>> START
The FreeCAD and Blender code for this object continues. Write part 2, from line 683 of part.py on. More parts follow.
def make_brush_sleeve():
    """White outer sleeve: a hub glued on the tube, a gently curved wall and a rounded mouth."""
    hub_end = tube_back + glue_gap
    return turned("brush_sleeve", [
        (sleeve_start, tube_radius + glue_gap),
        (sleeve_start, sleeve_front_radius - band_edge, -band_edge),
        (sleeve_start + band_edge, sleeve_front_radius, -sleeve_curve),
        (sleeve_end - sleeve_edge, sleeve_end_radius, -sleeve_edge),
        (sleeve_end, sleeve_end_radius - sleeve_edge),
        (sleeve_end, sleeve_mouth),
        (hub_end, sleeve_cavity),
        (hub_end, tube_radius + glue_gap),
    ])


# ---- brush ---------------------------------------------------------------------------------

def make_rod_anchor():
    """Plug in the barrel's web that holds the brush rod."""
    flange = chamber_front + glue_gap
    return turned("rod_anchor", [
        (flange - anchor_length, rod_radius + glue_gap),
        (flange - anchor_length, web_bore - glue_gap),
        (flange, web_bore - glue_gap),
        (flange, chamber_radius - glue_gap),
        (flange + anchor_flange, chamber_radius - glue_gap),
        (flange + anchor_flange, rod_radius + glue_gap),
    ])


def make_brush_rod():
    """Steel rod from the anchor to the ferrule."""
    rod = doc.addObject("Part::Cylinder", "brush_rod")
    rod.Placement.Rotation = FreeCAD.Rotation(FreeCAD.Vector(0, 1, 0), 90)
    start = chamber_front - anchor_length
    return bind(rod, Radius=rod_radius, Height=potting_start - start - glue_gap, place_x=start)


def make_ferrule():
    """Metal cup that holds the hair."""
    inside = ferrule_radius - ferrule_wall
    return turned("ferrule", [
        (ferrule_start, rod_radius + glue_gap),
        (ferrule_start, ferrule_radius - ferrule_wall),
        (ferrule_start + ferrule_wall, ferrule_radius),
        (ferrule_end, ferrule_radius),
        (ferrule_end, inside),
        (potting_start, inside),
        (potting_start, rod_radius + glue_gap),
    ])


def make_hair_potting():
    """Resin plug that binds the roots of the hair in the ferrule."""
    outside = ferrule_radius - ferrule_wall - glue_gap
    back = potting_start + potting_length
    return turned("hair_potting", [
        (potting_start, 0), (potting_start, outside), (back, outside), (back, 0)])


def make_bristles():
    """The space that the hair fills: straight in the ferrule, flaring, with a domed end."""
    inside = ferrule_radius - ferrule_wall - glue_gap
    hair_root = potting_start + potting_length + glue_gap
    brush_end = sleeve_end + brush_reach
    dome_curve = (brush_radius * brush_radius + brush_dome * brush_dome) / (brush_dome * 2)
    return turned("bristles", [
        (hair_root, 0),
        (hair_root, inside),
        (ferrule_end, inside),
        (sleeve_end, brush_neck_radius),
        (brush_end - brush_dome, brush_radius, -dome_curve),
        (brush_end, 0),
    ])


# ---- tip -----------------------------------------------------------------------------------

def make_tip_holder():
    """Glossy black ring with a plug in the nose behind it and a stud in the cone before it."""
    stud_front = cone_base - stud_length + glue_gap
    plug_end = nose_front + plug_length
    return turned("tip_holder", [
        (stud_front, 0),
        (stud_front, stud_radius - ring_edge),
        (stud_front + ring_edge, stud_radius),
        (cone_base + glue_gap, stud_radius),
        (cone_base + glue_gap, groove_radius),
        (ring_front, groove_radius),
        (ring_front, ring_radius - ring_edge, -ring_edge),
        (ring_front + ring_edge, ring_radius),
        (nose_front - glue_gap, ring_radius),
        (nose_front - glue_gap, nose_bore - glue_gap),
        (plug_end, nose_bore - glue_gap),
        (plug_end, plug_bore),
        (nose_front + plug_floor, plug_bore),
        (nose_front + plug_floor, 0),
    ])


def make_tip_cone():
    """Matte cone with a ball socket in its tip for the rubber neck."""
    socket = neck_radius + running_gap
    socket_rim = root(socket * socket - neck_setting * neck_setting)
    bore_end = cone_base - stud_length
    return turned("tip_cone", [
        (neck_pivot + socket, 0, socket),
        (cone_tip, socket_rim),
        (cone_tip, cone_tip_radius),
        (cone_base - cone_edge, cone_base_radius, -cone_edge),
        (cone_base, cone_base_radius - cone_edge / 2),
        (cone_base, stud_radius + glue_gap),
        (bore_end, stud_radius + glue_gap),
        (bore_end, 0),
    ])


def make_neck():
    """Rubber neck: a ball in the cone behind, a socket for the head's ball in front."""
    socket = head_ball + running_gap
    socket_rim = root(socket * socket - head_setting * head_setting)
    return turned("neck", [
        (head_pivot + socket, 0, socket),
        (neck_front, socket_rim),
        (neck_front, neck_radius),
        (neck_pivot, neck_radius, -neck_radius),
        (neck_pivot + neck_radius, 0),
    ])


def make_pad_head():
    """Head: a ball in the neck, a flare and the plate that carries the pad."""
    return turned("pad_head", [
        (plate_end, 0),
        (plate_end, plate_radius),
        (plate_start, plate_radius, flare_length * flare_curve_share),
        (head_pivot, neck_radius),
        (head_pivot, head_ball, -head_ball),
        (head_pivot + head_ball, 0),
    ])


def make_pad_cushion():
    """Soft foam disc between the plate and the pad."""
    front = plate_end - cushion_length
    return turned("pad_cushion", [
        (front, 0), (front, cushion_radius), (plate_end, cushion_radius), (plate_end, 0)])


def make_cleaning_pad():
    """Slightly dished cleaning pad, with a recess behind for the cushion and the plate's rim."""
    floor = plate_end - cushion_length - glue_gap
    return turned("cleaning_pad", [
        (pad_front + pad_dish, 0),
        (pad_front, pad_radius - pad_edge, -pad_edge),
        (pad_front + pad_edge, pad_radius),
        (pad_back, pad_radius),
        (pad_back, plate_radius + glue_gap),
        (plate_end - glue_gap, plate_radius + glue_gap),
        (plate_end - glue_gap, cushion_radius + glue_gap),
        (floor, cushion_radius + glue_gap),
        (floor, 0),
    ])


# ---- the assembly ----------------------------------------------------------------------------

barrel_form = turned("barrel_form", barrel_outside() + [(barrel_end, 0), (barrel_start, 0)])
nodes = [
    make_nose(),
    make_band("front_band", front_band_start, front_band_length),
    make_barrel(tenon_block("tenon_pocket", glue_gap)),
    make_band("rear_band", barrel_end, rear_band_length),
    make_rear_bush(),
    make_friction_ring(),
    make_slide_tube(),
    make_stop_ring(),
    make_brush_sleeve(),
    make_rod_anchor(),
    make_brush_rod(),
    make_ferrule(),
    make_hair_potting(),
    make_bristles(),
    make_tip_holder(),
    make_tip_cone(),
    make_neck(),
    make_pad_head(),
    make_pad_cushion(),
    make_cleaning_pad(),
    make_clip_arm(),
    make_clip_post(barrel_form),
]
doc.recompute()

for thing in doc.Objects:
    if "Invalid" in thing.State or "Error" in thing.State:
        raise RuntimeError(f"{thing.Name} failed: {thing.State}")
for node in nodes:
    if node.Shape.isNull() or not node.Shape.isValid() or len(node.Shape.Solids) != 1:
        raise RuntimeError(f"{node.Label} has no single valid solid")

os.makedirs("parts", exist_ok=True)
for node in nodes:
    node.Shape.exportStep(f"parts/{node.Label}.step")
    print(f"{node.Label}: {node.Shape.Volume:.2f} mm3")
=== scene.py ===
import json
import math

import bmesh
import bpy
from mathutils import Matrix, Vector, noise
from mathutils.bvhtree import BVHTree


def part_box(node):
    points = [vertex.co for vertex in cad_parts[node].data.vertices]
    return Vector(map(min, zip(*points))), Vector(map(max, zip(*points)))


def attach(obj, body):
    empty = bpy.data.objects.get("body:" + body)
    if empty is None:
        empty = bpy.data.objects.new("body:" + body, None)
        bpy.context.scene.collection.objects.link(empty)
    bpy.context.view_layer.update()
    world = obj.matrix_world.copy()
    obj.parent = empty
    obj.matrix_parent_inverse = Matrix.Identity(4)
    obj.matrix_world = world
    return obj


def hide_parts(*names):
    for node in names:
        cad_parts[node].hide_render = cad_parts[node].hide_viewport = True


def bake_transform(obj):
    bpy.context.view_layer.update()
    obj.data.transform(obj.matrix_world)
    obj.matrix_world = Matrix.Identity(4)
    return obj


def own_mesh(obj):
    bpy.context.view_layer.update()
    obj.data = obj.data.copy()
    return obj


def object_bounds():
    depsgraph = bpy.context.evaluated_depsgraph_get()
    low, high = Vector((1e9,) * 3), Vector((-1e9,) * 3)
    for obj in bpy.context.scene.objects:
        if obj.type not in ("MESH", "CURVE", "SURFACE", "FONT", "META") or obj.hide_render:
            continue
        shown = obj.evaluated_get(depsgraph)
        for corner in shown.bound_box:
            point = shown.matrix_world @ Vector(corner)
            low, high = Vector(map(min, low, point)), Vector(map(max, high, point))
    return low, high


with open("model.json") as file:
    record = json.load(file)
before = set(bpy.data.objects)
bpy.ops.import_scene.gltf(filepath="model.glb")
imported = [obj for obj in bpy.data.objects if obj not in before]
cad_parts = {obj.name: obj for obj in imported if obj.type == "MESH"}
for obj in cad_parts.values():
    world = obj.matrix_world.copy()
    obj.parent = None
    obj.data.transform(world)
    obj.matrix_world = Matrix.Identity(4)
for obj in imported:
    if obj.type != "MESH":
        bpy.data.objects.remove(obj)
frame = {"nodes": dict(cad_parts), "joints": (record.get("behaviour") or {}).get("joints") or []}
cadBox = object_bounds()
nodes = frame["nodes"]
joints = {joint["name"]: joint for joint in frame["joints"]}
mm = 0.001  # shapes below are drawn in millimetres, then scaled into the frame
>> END
| What you have to do |
From the line that contains "cad_parts[node].hide_render = cad_parts[node].hide_viewport" to the last line of the material above, repeat every line exactly, keeping both the first and the last.

| Solved problem |
        cad_parts[node].hide_render = cad_parts[node].hide_viewport = True


def bake_transform(obj):
    bpy.context.view_layer.update()
    obj.data.transform(obj.matrix_world)
    obj.matrix_world = Matrix.Identity(4)
    return obj


def own_mesh(obj):
    bpy.context.view_layer.update()
    obj.data = obj.data.copy()
    return obj


def object_bounds():
    depsgraph = bpy.context.evaluated_depsgraph_get()
    low, high = Vector((1e9,) * 3), Vector((-1e9,) * 3)
    for obj in bpy.context.scene.objects:
        if obj.type not in ("MESH", "CURVE", "SURFACE", "FONT", "META") or obj.hide_render:
            continue
        shown = obj.evaluated_get(depsgraph)
        for corner in shown.bound_box:
            point = shown.matrix_world @ Vector(corner)
            low, high = Vector(map(min, low, point)), Vector(map(max, high, point))
    return low, high


with open("model.json") as file:
    record = json.load(file)
before = set(bpy.data.objects)
bpy.ops.import_scene.gltf(filepath="model.glb")
imported = [obj for obj in bpy.data.objects if obj not in before]
cad_parts = {obj.name: obj for obj in imported if obj.type == "MESH"}
for obj in cad_parts.values():
    world = obj.matrix_world.copy()
    obj.parent = None
    obj.data.transform(world)
    obj.matrix_world = Matrix.Identity(4)
for obj in imported:
    if obj.type != "MESH":
        bpy.data.objects.remove(obj)
frame = {"nodes": dict(cad_parts), "joints": (record.get("behaviour") or {}).get("joints") or []}
cadBox = object_bounds()
nodes = frame["nodes"]
joints = {joint["name"]: joint for joint in frame["joints"]}
mm = 0.001  # shapes below are drawn in millimetres, then scaled into the frame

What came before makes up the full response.